Two Years Later: Why Minecraft’s Floatater From the 2024 April Fools Update Still Haunts Our Builds
Minecraft's April Fools Floatater block, from snapshot 24w14potato, moves up to 61³ blocks per redstone pulse, sparking permanent adoption demands.
I’ll never forget the day I logged into Minecraft in April 2024 and found myself staring at a block that shouldn’t exist. It was the Floatater, a weird, potato-themed device that looked like a joke—because it was one, dropped in the 24w14potato snapshot as part of Mojang’s annual April Fools’ tradition. But that joke quickly turned into one of the most talked-about features in recent Minecraft history, and even now in 2026, its ghost still lingers over every flying machine and redstone contraption I build. Why does a temporary gag block still capture our imagination? Let me walk you through the madness, the creativity it unleashed, and why so many of us are still whispering “Mojang, please” into the void.

When the snapshot dropped, I watched the community explode. Within hours, forums and video platforms were flooded with experiments. One player, Manipendeh, blew my mind by demonstrating how Floataters could fuse different slab types into hybrid blocks, something the base game has never allowed. Suddenly, builders weren’t just stacking stone and wood—they were blurring the lines between materials in ways that felt almost modded. Another creator, whose video still gets shared in my circles, built a fully functional cable car system suspended in midair. Cars slid along phantom tracks, powered by nothing but precisely timed Floatater pulses. It wasn’t just a static sculpture; it was transportation. And that was the moment I realized this block was rewriting the rules of movement in Minecraft’s blocky universe.
But the showcase that really cemented the Floatater’s legendary status came from user yui01. They posted a massive gate that rose silently from the floor, triggered by a simple redstone current. The movement was so smooth, so alien compared to clunky piston doors, that it looked like magic. Yui01 argued passionately that if the Floatater became a permanent vanilla block, it would revolutionize redstone mechanics overnight. I agreed then, and I agree now. Another demonstration that still haunts me showed an End City ship—normally a static piece of terrain—being powered by Floataters and actually sailing through the void. Imagine that: turning the game’s own structures into vehicles. It’s the kind of emergent gameplay that defines Minecraft at its best.
So what made the Floatater tick? Technically, it was introduced in version 24w14potato as a block that could push a connected mass of blocks in any direction one game tick after receiving a redstone signal. The real kicker was its scale: a staggering cubic range of 30 blocks from its center, meaning a single Floatater could theoretically manipulate up to 226,981 blocks in a 61x61x61 cube. That’s an entire mountain, an entire fortress, lifted and shifted with one button.

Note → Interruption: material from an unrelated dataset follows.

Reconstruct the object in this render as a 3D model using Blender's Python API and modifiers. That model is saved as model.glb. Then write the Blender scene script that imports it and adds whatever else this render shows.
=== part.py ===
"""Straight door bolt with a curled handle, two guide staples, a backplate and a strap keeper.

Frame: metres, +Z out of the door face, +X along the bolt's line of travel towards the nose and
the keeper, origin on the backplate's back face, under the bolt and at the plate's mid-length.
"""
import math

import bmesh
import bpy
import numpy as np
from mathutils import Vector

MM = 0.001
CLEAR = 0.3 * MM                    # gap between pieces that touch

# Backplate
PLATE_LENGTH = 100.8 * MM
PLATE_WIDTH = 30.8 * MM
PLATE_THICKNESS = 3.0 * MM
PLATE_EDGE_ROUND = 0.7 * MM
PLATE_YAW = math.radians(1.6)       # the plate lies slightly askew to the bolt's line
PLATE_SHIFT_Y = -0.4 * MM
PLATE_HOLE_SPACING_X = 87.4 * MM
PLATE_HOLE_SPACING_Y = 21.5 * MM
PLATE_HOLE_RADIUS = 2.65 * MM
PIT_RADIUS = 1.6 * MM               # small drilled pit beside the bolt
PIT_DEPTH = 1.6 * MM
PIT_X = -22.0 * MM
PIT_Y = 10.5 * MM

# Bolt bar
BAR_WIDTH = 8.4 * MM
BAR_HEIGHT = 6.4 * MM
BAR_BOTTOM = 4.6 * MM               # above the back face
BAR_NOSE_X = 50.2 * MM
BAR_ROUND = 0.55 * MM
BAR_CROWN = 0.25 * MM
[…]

No more complex flying machines built from slime and honey; no more block limits that choked creativity. The Floatater was a sandbox dream, offering simplicity and power in equal measure. It felt like Mojang was asking, “What if we just let you move everything?”
The community’s response was immediate and desperate: make it permanent. Comment sections under every showcase video brimmed with pleas. We knew it was an April Fools’ joke, but the potential was too real to ignore. Two years on, the Floatater hasn’t officially returned. Yet its DNA is everywhere. In every snapshot suggestion thread, in every mod that tries to replicate its magic, I see the same hunger. Players are still designing hypothetical builds that only a Floatater could realize. Are we fools for clinging to a temporary block? Maybe. But isn’t that what Minecraft has always been about—seeing possibility in the impossible?

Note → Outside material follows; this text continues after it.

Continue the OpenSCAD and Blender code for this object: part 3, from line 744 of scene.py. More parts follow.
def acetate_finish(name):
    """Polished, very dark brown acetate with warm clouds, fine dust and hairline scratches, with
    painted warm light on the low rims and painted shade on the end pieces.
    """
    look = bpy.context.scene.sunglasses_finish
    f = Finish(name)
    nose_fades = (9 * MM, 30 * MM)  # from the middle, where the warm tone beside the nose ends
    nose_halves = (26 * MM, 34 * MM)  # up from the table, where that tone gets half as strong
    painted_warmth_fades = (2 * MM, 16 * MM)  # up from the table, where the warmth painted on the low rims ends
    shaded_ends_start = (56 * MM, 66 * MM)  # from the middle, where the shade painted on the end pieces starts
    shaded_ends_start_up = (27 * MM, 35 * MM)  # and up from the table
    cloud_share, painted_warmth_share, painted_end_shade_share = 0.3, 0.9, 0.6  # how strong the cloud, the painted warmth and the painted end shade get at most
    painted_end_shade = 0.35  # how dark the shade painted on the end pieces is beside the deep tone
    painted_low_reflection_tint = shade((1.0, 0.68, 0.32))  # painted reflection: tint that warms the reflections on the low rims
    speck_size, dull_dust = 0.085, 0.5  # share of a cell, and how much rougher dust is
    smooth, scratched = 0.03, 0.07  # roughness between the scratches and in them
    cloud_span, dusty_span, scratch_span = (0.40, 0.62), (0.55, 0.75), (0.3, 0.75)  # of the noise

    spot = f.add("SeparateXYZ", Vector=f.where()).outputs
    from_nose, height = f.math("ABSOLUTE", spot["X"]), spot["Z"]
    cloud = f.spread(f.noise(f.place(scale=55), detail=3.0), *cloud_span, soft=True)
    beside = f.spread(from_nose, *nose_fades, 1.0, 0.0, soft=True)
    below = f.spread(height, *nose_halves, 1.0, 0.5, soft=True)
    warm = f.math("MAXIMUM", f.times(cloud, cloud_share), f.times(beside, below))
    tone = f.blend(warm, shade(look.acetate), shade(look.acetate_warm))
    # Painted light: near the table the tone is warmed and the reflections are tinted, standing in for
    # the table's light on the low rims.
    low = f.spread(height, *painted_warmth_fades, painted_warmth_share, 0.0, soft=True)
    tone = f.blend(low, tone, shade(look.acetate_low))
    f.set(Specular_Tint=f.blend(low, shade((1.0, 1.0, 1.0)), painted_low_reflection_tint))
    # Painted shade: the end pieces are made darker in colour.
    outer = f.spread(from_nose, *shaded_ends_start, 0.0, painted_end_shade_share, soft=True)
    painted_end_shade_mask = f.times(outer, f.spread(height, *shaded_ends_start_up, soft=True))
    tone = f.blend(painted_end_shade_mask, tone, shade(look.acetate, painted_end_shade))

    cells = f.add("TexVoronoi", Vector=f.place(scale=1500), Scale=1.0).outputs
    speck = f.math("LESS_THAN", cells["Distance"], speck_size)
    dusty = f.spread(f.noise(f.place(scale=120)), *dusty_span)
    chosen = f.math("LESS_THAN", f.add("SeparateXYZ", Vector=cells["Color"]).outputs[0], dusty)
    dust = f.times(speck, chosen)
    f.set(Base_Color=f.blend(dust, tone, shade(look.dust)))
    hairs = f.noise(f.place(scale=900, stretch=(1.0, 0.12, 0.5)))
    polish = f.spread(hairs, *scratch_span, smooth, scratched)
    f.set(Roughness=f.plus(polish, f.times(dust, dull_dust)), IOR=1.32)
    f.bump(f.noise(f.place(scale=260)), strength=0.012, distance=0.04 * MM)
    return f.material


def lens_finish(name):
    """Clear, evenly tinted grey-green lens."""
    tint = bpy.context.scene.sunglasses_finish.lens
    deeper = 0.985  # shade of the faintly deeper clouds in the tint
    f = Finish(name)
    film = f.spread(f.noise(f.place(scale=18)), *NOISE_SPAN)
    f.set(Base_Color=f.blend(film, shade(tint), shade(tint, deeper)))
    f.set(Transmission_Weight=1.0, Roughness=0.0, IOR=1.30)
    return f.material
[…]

Looking back, the Floatater wasn’t just a prank. It was a glimpse into an alternate Minecraft where the line between static world and kinetic sculpture blurs completely. Even now, building a castle gate or a hidden staircase with pistons feels painfully primitive. I catch myself thinking, “If only I had a Floatater.” The 2024 snapshot may be a faded memory for Mojang’s servers, but for me and thousands of other players, the Floatater remains a symbol of untapped potential. Perhaps one day, in a future update, Mojang will surprise us—not on April 1st, but on a day that matters. Until then, I’ll keep my old snapshot installs handy, just to watch those block masses glide through the air once more.